Die Begrüßung – das ist auch so eine Beziehungsstudie. Den Kanadier Justin Trudeau oder den Franzosen Emmanuel Macron begrüßt die Kanzlerin mit einem Küsschen, bei anderen Gästen wie dem Türken Recep Tayyip Erdogan oder dem Russen Wladimir Putin belässt die Gastgeberin im roten Blazer es bei einem nüchternen Händedruck. Trump zeigt ein Nähebedürfnis, er fasst die Kanzlerin am Arm und versucht flüchtig, sie zu umarmen.

Um 13.23 Uhr ist die Runde vollzählig, und „der Moment ist gekommen, dass wir beginnen können“, setzt Merkel im Verhandlungssaal zur Begrüßung an. Die Tische bilden ein Quadrat, in der ersten Reihe sitzen die Staats- und Regierungschefs, dahinter Minister und Mitarbeiter. Auf Merkels Bitte drehen sie sich alle in ihren cremefarbenen Bürosesseln um für ein Foto. Trump zögert einen Augenblick, er hasst es, die Medien zu bedienen. May muss ihm erst auf die Schulter tippen, dann erst dreht sich auch der US-Präsident um – und lächelt gequält.

Draußen die Krawalle und drinnen die Echokammer

Merkel ist im Wahlkampf und weiß um die Macht der Bilder. Was sich ihrem Einfluss entzieht, sind die hässlichen Fotos von den Krawallen. Sie sagt, Gewalt sei nicht zu akzeptieren, und dankt der Polizei. Die Teilnehmer wissen natürlich, was los ist, aber in die Messehalle dringt bestenfalls das ferne Echo des Sirenengeheuls.

Das heißt nun nicht, Merkel würde sie nicht an ihre Verantwortung erinnern. Sie sei sich auch ganz sicher, dass jeder sich hier anstrenge, um gute Ergebnisse zu erreichen. Am Nachmittag diskutieren sie erst über den Welthandel, später über Klimaschutz und Energiepolitik. Merkel berichtet anschließend von „sehr guten Diskussionen“, aber vor allem auch von strittigen. Über die Abkehr der USA vom Klimaschutzabkommen etwa oder über einen Kompromiss zur Handelspolitik. Damit nicht genug: Am heutigen Sonnabend steht Afrika auf der Tagesordnung, das Europa im Zuge der Flüchtlingskrise buchstäblich näher gerückt ist.

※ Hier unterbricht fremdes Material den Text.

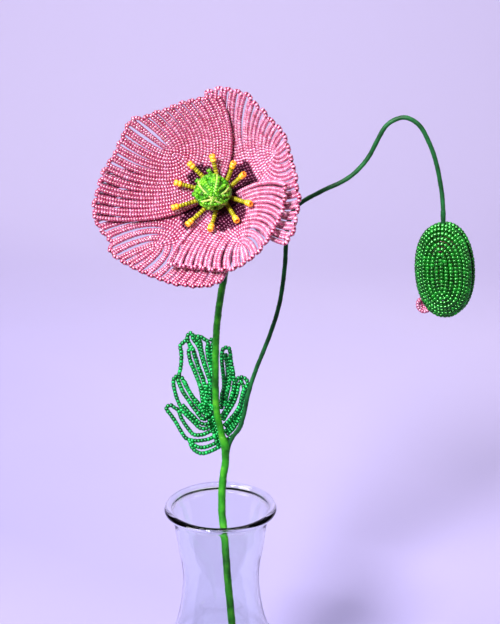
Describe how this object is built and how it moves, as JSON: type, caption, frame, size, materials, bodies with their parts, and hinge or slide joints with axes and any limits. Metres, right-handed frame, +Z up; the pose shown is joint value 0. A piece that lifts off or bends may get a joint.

Merkel betont: „Wir wissen, dass die Zeit drängt, deshalb können Lösungen oft nur gefunden werden, wenn wir kompromissbereit sind.“ Entscheidend werde sein, „wie wir die verschiedenen Meinungen sortieren“, sagt Merkel, bevor sie zum gemeinsamen Konzertabend in der Elbphilharmonie aufbricht.

Für die Gastgeberin ist es fast eine Win-win-Situation: Gelingt ihr der Kompromiss, ist sie die Frau, die Trump eingefangen hat. Scheitert sie, ist sie die Frau, die ihn vor aller Welt isoliert hat.